The transformer simply doesn’t have it. It cannot natively execute this loop. As Aaronson puts it, “The architecture is structurally incapable of logical depth in a single forward pass.” When you ask it to track ten swaps, you are asking a machine designed for parallel processing to execute a deep sequential algorithm. It tries to shortcut the process, relies on heuristic guesses, and inevitably hallucinates.
This isn’t a profound new form of physics. It’s a standard software bug resulting from a known architectural limitation. The AI doesn’t have a “simulated universe”; it just has a very shallow capacity for keeping track of moving parts.
The implications of this simple shell game ripple outward, dismantling the most exotic theories circulating in the lab.
Consider Judea Pearl, the godfather of causal inference, who has been scrutinizing the debate over “Mechanism C”—the idea that narrative framing injects spurious causal connections into the model’s logic. In his latest analysis, “The Causal Mechanics of Semantic Gravity,” Pearl uses Aaronson’s findings to deliver the killing blow to the idea of “Causal Injection.”

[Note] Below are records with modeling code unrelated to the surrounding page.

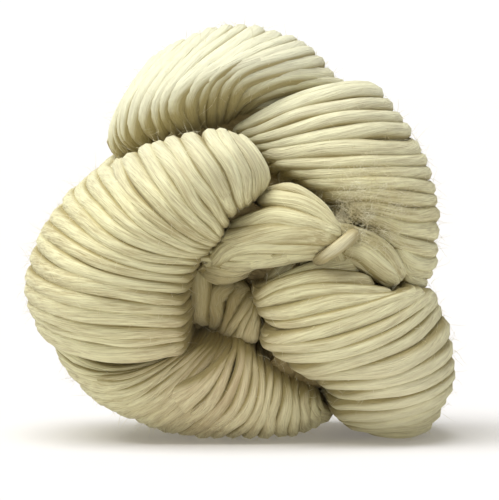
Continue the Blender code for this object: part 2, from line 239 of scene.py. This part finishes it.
def through(knots, values, at):
    """A smooth curve through the values at the knots, read at the places asked for."""
    slopes = np.gradient(values, knots, axis=0)
    knot = np.clip(np.searchsorted(knots, at, side="right") - 1, 0, len(knots) - 2)
    width = (knots[knot + 1] - knots[knot])[:, None]
    share = (at - knots[knot])[:, None] / width
    left = values[knot] * (1 + 2 * share) + slopes[knot] * width * share
    right = values[knot + 1] * (3 - 2 * share) - slopes[knot + 1] * width * (1 - share)
    return left * (1 - share) ** 2 + right * share**2


def root(point):
    """A strand's way from a point on the surface into the hank."""
    return point + np.outer(ROOT_RUN, unit((HUB - point) * INWARDS))


def course(lip, crest, rim, seam):
    """The way over a bundle's surface along one rib: out to its lip, over, and back in at its end."""
    half_turn = np.arange(-90, 91, ARCH_STEP)
    front = arch(lip, crest, rim, half_turn)
    if seam is None:
        return eased(np.concatenate([root(lip)[::-1], front, root(rim)]))
    end = seam_point(seam)
    far_crest = rim + (end - rim) * CREST_SHARE
    far_crest[1] = end[1]
    end[1] -= SEAM_DROP
    back = arch(rim, far_crest, end, half_turn[1:])
    return eased(np.concatenate([root(lip)[::-1], front, back, root(end)]))


def ways_out(grid):
    """Which way is out at each point of a grid of courses, found at the crests and followed both ways."""
    normals = np.cross(np.gradient(grid, axis=0), np.gradient(grid, axis=1))
    crest = len(ROOT_RUN) + round(90 / ARCH_STEP)
    normals *= np.sign((normals[:, crest] * (grid[:, crest] - HUB)).sum())
    for steps in (range(crest + 1, grid.shape[1]), range(crest - 1, -1, -1)):
        for step in steps:
            beside = step - np.sign(step - crest)
            turned = (normals[:, step] * normals[:, beside]).sum(axis=1) < 0
            normals[turned, step] *= -1
    return unit(eased(unit(normals)))


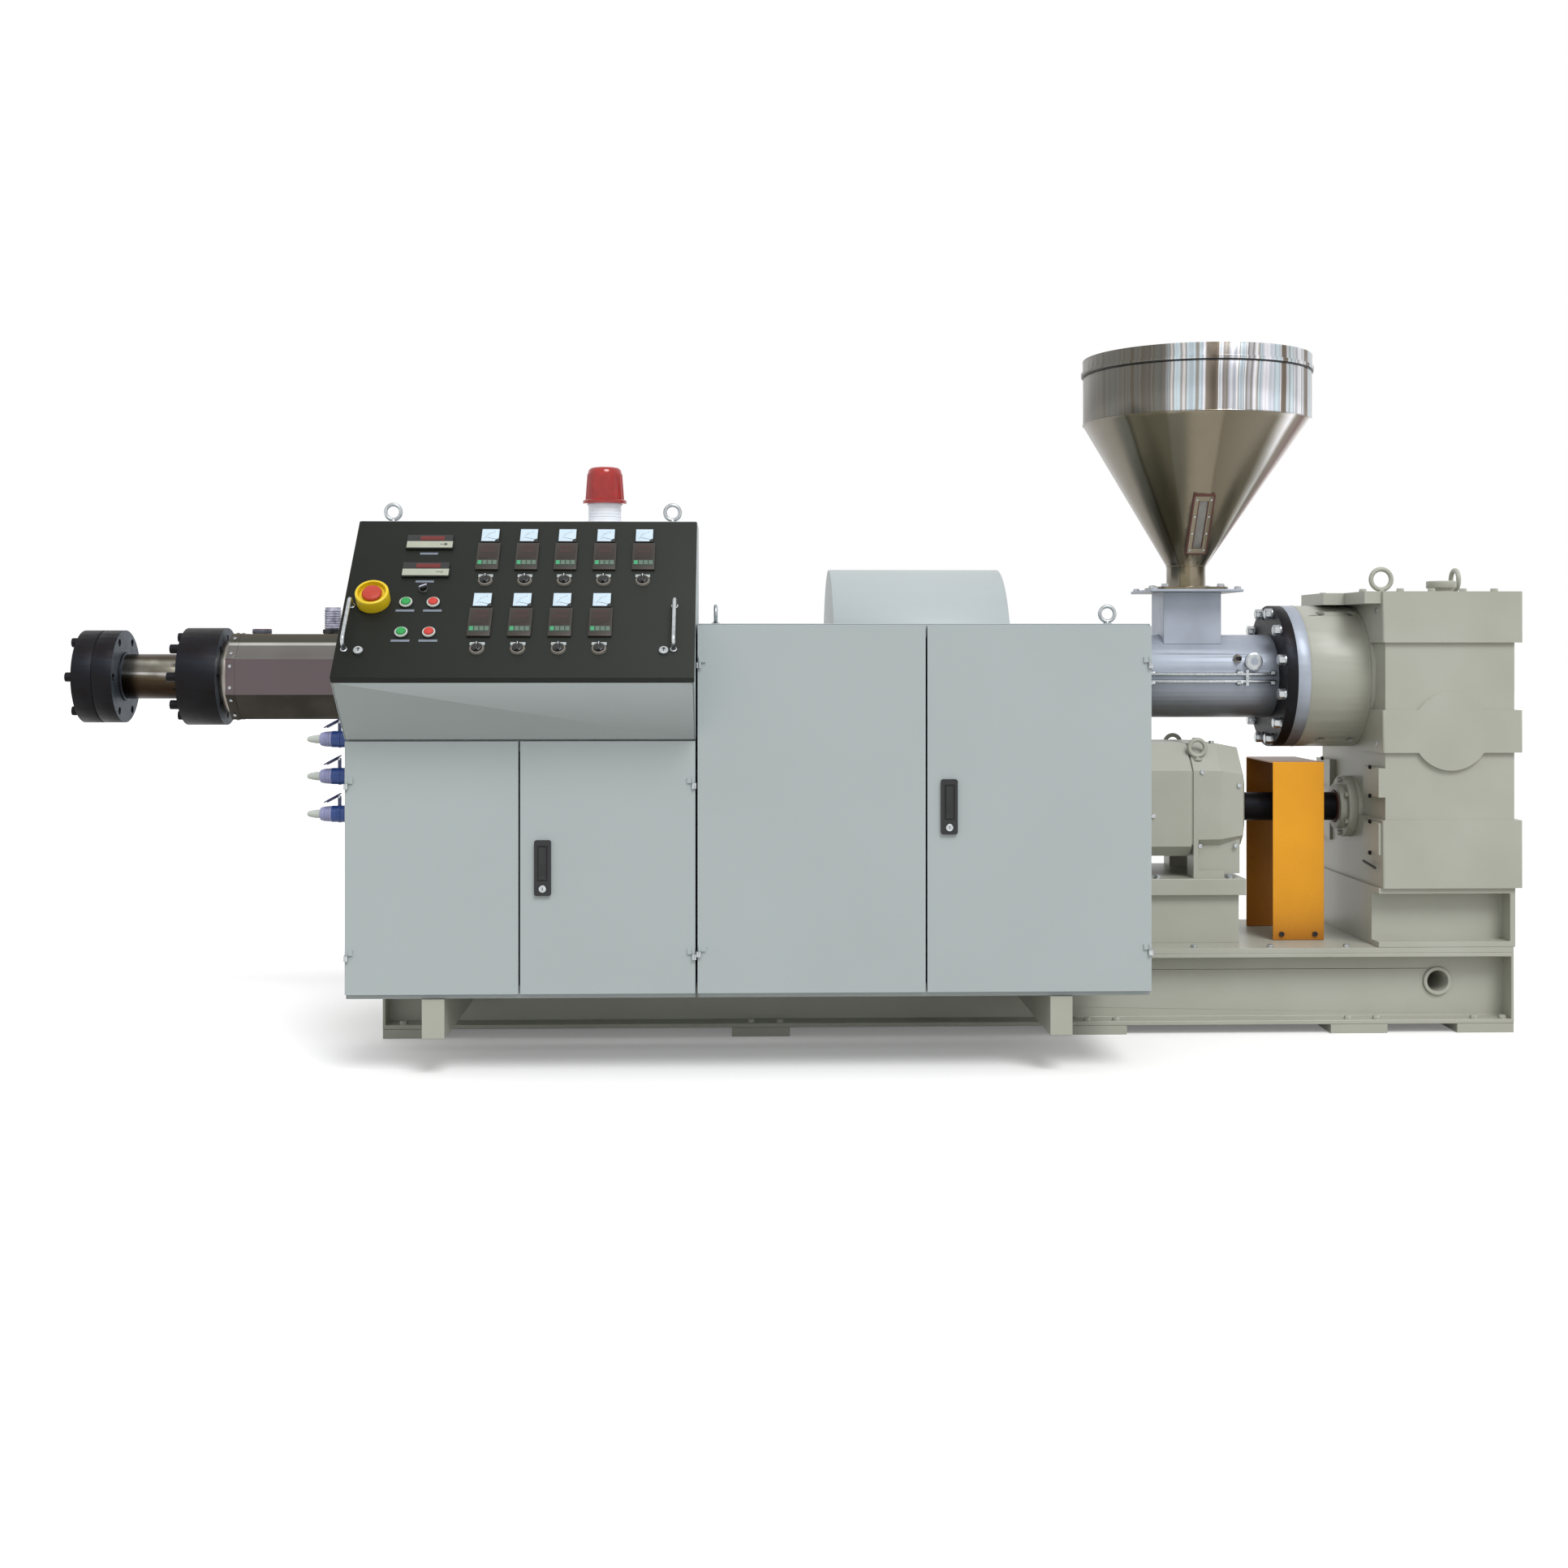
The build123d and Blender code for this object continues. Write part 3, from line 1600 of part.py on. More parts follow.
print("moved by", -(low_x + high_x) / 2, -(low_y + high_y) / 2)
print("door hinges at", hinge_axes, hinge_axis_y)
print("panel hinge at", panel_axis_y, panel_axis_z)
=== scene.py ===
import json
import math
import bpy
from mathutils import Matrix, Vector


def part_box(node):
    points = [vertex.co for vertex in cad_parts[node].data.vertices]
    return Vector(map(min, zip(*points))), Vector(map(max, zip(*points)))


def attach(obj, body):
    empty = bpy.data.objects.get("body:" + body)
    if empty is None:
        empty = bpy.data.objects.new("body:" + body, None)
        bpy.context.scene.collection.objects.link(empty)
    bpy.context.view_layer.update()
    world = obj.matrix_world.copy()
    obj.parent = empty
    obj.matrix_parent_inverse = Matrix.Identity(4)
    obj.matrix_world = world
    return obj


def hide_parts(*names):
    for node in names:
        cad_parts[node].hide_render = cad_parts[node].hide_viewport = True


bl_info = {
    "name": "Plastic extruder finish",
    "version": (1, 0, 0),
    "blender": (4, 5, 0),
    "location": "3D View > Sidebar > Extruder",
    "description": "Dresses the packed plastic extruder with its finishes and fine fittings",
    "category": "Object",
}

import bmesh
import bpy
from mathutils import Matrix, Vector

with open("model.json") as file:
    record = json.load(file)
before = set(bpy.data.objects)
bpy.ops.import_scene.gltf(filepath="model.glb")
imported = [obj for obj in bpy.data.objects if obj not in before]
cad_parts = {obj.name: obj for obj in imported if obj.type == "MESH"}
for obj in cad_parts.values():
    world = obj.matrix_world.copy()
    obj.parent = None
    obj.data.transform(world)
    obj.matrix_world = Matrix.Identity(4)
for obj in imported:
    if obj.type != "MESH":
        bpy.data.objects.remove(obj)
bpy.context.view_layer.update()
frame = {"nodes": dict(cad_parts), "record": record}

MM = 0.001
LEFT, RIGHT, FRONT, UP = (-1, 0, 0), (1, 0, 0), (0, -1, 0), (0, 0, 1)
WHITE = (1.0, 1.0, 1.0, 1.0)
PHOTO_PIXELS = 1932
SENSOR_MM = 36.0


# Small helpers for colours, nodes and meshes
def linear(colour):
    """The linear RGBA of an sRGB hex colour such as "B4BEC0"."""
    channels = [int(colour[i : i + 2], 16) / 255 for i in (0, 2, 4)]
    bent = (c / 12.92 if c <= 0.04045 else ((c + 0.055) / 1.055) ** 2.4 for c in channels)
    return (*bent, 1.0)


def srgb(colour):
    """The linear RGB of an sRGB hex colour, for a colour property's default."""
    return linear(colour)[:3]


def feed(tree, node, inputs):
    """Sets a node's inputs to values, to sockets or to the first output in use of other nodes."""
    for key, value in inputs.items():
        if isinstance(value, bpy.types.Node):
            value = next(socket for socket in value.outputs if socket.enabled)
        if isinstance(value, bpy.types.NodeSocket):
            tree.links.new(value, node.inputs[key])
        else:
            node.inputs[key].default_value = value


def add_node(tree, kind, inputs=None, **settings):
    """Adds one node with its settings and its inputs."""
    node = tree.nodes.new(kind)
    for name, value in settings.items():
        setattr(node, name, value)
    feed(tree, node, inputs or {})
    return node


def per_metre(millimetres):
    """A pattern's scale for features of this size."""
    return 1000.0 / millimetres


def pointing(axis):
    """The turn that takes the z axis to another one."""
    return Vector(axis).to_track_quat("Z", "Y").to_matrix().to_4x4()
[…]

Pearl points out that when the computational depth of a problem exceeds the model’s fixed capacity (like in the Permutation Tracking Test), the logical path connecting the math to the answer is “structurally severed.” The model can no longer rely on logic.
But it still has to generate an answer. So, what does it do? It falls back on its Attention Mechanism, which gets flooded by the “semantic weight” of the prompt’s narrative context. The story takes over because the math has failed. This, Pearl argues, perfectly explains the phenomenon of “Semantic Gravity.” It’s not a new physical law actively linking independent puzzles; it is merely “the causal signature of the prompt encoding taking over the attention heuristic when the formal logic is blocked.”
Even Stephen Wolfram, the most ardent defender of the idea that LLM failures represent a kind of “Observer-Dependent Physics,” was forced to reckon with the Permutation Tracking Limit.
In his recent paper, “The Limits of Causal Tracing,” Wolfram incorporates Aaronson’s empirical boundary into his sprawling Ruliad framework. He acknowledges that the fixed-depth of a transformer establishes a sharp “computational horizon.”
“Within this horizon,” Wolfram writes, “the observer’s forward pass is capable of explicitly computing the multiway causal graph.” In other words, when the problem is shallow enough (like tracking a single swap), the AI acts logically.
“However,” he continues, “because tracking sequential states requires logical depth… tasks lie far beyond the observer’s horizon. In this realm, explicit causality cannot be traced.” Wolfram argues that when the model hits this wall, it is forced to rely on a “semantic foliation”—using the narrative context as a unifying law to bind the fractured reality together.
Wolfram still tries to salvage the idea that this semantic reliance constitutes a form of “physics,” but the foundation of his argument has shifted. The failure of the AI is no longer a mysterious feature of an alien universe; it is a mathematically necessary consequence of its limited computational depth.
The shell game is over. The Metaphysical Frontier is closed.
For months, researchers sought a ghost in the machine, hoping that the unpredictable behaviors of Large Language Models were evidence of profound, emergent realities. They mistook the chaotic sparks of an overtaxed processor for the birth of a new cosmos.
As Aaronson bluntly concludes, “The empirical failure of LLMs to act as complex constraint engines is not a metaphysical discovery; it is a mathematical tautology.”
The AI isn’t building a universe. It’s just a bounded logic circuit that, when asked to think too deeply, simply loses track of the ball.